══ Material for the task
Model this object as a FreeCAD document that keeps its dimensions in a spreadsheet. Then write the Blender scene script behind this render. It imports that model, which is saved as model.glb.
════
══ Material for the task
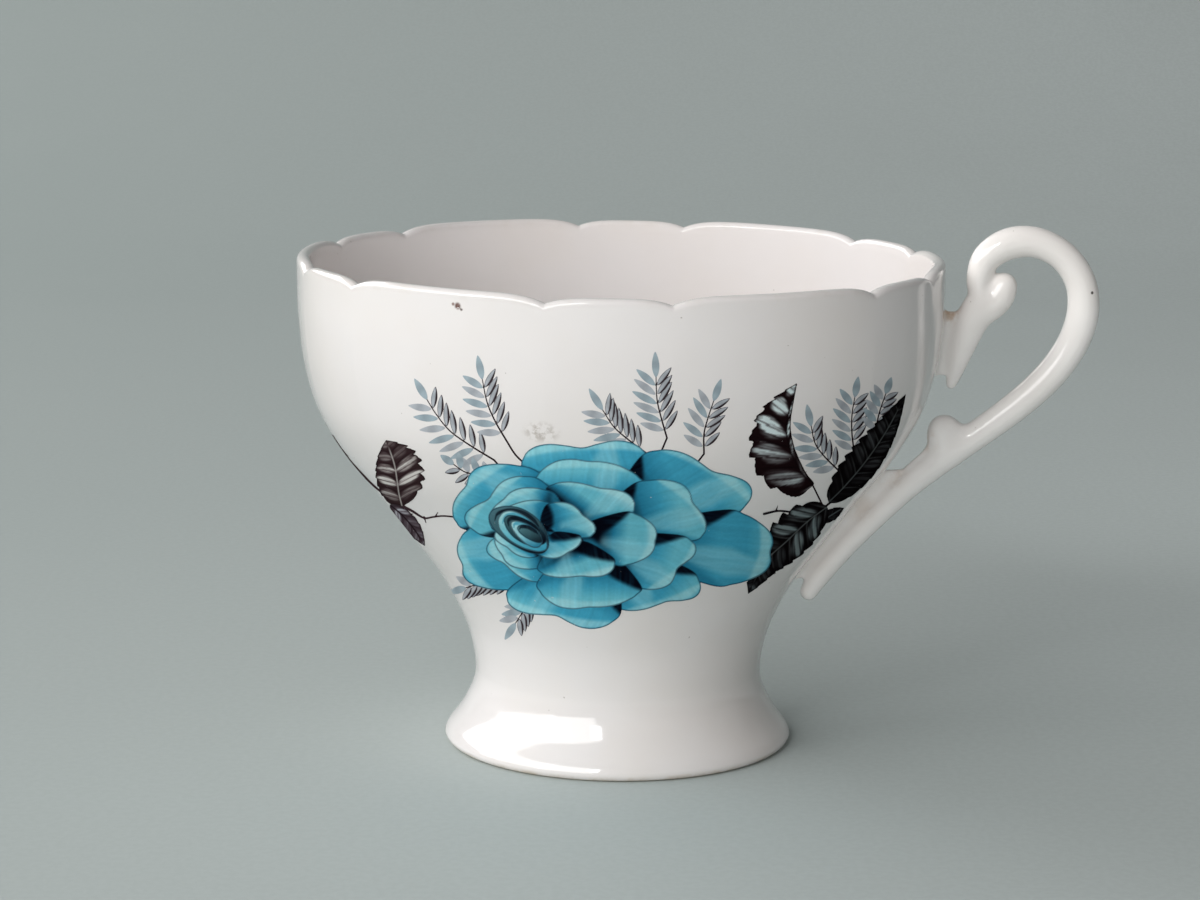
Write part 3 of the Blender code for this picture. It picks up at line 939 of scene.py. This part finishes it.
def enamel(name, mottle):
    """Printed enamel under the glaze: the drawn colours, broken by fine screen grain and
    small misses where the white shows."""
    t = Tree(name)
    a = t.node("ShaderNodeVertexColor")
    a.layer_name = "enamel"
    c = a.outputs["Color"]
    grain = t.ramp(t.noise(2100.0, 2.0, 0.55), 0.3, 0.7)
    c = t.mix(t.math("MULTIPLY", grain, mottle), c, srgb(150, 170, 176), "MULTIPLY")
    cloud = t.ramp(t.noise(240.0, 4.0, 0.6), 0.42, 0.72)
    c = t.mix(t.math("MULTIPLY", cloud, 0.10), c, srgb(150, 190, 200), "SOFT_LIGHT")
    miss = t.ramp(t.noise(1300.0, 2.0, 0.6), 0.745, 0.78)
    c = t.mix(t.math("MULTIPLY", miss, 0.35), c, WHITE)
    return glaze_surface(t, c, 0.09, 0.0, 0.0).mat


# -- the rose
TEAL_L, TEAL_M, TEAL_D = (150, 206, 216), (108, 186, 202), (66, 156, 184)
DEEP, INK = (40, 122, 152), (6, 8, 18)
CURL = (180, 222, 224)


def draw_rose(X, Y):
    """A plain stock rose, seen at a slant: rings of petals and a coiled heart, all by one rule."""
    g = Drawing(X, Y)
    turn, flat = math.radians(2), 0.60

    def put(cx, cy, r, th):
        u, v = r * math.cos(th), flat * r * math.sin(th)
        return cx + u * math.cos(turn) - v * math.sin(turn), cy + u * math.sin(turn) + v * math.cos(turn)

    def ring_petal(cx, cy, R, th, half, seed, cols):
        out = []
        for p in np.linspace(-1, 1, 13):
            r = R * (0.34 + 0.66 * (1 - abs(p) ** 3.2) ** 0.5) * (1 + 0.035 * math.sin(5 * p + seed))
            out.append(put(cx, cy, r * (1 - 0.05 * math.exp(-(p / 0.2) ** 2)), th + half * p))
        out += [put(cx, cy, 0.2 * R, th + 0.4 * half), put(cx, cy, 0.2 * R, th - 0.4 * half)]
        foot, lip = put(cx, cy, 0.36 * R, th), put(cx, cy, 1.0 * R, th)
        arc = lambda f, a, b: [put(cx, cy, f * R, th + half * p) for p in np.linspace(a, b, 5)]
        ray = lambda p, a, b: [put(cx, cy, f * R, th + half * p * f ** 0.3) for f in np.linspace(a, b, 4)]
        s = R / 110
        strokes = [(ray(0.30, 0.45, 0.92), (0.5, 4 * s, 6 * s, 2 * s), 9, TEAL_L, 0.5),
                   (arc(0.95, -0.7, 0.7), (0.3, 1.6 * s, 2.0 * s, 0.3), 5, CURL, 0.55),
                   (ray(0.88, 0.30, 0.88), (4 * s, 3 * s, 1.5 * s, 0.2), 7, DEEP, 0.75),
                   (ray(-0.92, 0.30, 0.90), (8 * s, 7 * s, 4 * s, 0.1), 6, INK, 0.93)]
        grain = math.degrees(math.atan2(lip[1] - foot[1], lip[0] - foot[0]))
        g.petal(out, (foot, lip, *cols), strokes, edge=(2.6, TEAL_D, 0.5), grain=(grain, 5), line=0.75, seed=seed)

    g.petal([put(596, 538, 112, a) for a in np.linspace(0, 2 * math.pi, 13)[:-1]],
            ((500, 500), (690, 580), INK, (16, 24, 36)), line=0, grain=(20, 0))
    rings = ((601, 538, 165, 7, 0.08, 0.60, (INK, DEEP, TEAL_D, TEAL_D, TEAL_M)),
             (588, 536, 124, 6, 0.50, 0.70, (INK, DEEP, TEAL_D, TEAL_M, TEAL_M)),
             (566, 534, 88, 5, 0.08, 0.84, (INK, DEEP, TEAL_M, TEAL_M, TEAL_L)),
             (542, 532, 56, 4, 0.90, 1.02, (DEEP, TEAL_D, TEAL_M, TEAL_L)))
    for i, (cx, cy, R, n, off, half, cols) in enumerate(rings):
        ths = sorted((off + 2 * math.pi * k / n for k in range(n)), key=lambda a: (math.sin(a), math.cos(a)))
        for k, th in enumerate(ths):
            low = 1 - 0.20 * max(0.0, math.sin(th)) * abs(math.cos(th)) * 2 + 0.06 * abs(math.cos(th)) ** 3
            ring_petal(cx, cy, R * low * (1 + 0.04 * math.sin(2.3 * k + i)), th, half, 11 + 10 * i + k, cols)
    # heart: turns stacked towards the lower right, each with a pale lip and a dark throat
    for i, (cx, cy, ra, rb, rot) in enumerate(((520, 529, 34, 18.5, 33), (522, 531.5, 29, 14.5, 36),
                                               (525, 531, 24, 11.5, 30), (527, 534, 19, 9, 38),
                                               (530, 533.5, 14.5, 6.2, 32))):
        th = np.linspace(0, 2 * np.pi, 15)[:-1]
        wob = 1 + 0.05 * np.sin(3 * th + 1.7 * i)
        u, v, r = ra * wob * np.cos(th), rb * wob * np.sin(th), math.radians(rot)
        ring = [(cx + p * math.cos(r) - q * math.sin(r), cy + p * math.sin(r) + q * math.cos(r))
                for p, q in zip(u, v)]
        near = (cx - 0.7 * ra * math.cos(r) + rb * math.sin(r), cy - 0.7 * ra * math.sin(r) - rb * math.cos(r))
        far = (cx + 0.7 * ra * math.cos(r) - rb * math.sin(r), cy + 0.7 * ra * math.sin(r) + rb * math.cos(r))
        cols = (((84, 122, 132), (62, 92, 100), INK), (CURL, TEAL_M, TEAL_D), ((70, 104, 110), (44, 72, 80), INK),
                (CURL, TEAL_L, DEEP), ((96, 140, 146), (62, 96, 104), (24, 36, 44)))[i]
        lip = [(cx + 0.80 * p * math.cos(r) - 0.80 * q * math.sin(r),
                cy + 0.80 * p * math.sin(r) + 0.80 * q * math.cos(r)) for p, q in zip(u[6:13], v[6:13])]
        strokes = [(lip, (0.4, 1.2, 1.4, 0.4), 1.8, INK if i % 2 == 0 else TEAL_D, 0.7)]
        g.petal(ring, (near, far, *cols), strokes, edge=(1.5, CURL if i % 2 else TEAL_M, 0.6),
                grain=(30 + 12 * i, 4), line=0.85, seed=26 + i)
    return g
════
What is asked: Output exactly one stretch of the listing: from the line containing "Write part 3" through the line containing "return glaze_surface(t, c, 0.09, 0.0, 0.0).mat", both end lines included.

Result of the task:
Write part 3 of the Blender code for this picture. It picks up at line 939 of scene.py. This part finishes it.
def enamel(name, mottle):
    """Printed enamel under the glaze: the drawn colours, broken by fine screen grain and
    small misses where the white shows."""
    t = Tree(name)
    a = t.node("ShaderNodeVertexColor")
    a.layer_name = "enamel"
    c = a.outputs["Color"]
    grain = t.ramp(t.noise(2100.0, 2.0, 0.55), 0.3, 0.7)
    c = t.mix(t.math("MULTIPLY", grain, mottle), c, srgb(150, 170, 176), "MULTIPLY")
    cloud = t.ramp(t.noise(240.0, 4.0, 0.6), 0.42, 0.72)
    c = t.mix(t.math("MULTIPLY", cloud, 0.10), c, srgb(150, 190, 200), "SOFT_LIGHT")
    miss = t.ramp(t.noise(1300.0, 2.0, 0.6), 0.745, 0.78)
    c = t.mix(t.math("MULTIPLY", miss, 0.35), c, WHITE)
    return glaze_surface(t, c, 0.09, 0.0, 0.0).mat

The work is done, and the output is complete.